> **Task brief**: Find each line holding "bends" and copy it out.

> **Records supplied**:

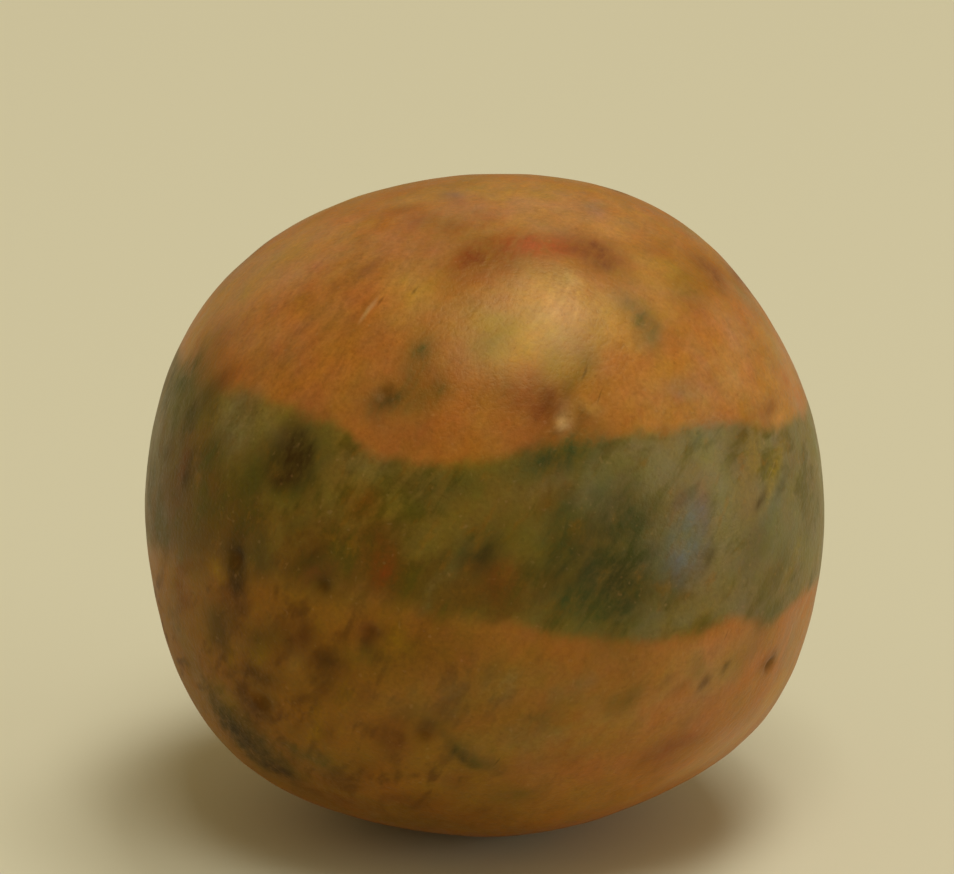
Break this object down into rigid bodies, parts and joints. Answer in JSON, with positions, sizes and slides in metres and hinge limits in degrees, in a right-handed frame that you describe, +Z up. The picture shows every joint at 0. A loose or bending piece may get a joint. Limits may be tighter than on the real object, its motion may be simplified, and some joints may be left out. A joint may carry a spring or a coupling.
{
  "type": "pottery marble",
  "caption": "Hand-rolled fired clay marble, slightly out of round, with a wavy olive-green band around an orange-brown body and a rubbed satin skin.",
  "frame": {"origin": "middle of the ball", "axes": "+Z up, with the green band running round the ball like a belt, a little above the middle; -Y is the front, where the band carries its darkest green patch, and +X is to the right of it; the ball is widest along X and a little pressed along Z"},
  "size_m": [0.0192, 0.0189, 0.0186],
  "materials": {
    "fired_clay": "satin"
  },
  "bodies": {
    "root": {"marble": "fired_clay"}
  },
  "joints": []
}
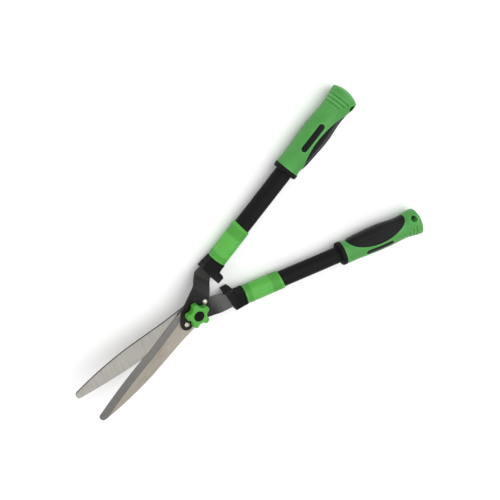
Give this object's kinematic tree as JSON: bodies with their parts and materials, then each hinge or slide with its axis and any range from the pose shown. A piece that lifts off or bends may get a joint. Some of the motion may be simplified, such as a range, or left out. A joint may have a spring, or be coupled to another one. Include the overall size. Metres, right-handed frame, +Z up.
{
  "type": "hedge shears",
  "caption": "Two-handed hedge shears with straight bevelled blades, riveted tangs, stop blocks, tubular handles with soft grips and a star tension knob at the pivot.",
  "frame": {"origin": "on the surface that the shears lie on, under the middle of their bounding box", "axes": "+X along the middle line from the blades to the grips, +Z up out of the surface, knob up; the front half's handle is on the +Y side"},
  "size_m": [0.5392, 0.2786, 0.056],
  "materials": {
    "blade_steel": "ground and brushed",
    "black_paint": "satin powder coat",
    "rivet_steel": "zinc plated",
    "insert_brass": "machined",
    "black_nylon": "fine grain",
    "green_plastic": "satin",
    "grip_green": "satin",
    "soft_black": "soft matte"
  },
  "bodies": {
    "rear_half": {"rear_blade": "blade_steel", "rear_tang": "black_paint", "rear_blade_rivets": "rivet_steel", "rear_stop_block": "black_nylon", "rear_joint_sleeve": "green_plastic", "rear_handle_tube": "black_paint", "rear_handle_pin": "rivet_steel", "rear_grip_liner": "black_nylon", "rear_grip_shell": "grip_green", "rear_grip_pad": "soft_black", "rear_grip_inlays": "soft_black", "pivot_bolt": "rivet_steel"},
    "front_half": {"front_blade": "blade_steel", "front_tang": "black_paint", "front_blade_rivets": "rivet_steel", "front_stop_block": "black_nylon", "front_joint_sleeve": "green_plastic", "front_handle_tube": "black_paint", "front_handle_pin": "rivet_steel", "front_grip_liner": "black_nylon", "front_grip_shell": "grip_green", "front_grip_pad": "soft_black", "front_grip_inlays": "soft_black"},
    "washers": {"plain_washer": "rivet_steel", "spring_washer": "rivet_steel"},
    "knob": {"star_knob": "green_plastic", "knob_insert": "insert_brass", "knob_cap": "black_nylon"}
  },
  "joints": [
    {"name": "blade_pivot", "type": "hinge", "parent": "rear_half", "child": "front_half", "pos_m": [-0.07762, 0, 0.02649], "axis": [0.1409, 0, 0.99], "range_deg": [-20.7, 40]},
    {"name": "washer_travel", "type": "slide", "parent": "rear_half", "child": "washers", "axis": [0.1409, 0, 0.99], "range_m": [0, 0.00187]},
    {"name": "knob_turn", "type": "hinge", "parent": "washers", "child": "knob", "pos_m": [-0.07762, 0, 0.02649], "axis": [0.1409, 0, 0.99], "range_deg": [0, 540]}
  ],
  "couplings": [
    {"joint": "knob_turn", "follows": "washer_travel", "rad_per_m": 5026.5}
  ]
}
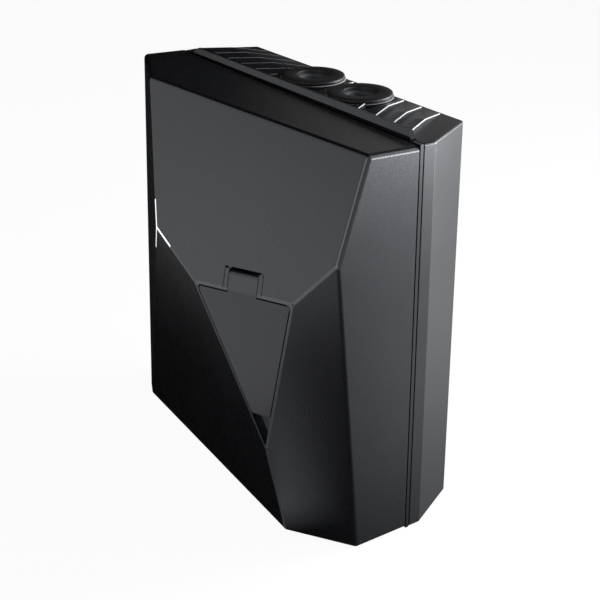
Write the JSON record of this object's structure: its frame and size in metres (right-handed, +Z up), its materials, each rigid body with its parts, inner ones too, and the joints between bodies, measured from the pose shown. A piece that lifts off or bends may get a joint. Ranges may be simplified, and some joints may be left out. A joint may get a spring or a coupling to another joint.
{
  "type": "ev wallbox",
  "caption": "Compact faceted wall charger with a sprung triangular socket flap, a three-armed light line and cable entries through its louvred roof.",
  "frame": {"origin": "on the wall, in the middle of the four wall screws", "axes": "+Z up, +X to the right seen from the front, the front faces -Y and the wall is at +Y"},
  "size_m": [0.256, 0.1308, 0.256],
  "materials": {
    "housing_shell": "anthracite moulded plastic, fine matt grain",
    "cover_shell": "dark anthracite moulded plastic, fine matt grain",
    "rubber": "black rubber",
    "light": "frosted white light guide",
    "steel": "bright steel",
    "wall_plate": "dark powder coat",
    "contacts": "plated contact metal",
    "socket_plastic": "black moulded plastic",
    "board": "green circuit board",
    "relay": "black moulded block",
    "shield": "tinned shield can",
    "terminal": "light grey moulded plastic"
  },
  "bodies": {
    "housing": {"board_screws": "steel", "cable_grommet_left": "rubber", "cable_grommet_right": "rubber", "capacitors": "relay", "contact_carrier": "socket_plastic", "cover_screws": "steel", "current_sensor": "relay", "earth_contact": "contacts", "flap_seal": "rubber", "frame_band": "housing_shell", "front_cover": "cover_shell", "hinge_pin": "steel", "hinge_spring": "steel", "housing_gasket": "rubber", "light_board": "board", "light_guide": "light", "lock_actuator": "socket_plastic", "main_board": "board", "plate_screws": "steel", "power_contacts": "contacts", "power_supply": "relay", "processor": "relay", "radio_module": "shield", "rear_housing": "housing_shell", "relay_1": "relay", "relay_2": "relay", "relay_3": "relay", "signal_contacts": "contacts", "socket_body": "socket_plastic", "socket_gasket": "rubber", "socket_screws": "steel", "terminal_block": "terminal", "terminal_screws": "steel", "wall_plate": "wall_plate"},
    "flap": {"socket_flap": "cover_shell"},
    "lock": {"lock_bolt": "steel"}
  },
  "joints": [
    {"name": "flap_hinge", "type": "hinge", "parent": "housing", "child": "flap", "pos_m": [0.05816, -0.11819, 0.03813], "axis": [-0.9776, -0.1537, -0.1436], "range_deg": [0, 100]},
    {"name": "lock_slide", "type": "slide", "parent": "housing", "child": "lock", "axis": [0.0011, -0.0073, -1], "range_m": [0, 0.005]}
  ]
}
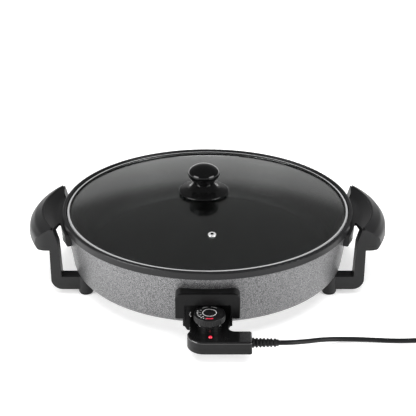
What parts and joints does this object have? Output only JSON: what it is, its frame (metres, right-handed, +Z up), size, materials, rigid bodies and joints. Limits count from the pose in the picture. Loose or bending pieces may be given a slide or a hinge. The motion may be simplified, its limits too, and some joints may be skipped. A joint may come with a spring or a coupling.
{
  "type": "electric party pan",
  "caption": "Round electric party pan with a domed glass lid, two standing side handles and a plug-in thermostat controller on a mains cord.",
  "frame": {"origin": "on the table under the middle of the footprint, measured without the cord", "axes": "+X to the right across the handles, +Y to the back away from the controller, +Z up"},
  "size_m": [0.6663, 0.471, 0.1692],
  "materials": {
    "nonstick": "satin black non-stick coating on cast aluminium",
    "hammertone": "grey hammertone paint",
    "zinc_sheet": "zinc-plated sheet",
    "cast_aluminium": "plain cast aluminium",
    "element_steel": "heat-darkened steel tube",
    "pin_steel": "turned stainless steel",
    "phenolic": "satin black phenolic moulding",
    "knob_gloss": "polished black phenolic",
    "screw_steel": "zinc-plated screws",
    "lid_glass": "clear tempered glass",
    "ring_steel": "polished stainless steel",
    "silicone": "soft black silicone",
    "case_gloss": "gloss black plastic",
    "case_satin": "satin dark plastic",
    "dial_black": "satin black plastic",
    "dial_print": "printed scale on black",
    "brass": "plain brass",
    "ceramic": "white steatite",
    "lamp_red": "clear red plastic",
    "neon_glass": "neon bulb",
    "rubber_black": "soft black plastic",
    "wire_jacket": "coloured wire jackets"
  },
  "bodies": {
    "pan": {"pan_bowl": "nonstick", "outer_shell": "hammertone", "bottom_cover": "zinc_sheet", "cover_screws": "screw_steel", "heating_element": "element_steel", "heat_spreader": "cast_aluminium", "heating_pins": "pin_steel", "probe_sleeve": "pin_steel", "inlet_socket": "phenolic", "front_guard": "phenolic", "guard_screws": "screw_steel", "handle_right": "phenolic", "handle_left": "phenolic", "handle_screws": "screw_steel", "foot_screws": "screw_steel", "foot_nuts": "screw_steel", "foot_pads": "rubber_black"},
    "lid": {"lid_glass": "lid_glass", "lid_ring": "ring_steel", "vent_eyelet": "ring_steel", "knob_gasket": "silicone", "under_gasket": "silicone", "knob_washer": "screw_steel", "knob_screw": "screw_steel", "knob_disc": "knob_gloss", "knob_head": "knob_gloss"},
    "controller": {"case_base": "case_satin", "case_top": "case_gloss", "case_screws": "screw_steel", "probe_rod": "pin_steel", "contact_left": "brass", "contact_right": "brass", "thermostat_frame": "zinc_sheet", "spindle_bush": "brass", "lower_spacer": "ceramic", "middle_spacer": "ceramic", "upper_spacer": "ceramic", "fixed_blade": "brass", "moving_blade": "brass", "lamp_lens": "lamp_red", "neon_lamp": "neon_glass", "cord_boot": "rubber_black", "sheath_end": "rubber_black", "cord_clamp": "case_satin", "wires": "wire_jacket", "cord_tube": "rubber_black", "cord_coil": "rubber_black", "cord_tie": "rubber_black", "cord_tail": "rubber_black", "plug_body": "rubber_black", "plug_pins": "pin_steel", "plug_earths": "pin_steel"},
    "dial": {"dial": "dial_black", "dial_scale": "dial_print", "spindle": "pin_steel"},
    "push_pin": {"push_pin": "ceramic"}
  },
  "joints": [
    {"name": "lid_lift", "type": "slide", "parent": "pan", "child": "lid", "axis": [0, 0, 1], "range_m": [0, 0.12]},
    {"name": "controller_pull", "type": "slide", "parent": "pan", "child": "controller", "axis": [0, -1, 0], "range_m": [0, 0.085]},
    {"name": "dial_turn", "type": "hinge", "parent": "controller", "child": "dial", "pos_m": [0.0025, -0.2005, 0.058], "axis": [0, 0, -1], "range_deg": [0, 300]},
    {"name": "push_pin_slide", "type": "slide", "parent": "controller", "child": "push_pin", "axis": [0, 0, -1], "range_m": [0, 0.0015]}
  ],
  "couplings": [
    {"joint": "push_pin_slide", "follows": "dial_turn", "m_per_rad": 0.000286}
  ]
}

> **Solution to the exercise**:
Give this object's kinematic tree as JSON: bodies with their parts and materials, then each hinge or slide with its axis and any range from the pose shown. A piece that lifts off or bends may get a joint. Some of the motion may be simplified, such as a range, or left out. A joint may have a spring, or be coupled to another one. Include the overall size. Metres, right-handed frame, +Z up.
Write the JSON record of this object's structure: its frame and size in metres (right-handed, +Z up), its materials, each rigid body with its parts, inner ones too, and the joints between bodies, measured from the pose shown. A piece that lifts off or bends may get a joint. Ranges may be simplified, and some joints may be left out. A joint may get a spring or a coupling to another joint.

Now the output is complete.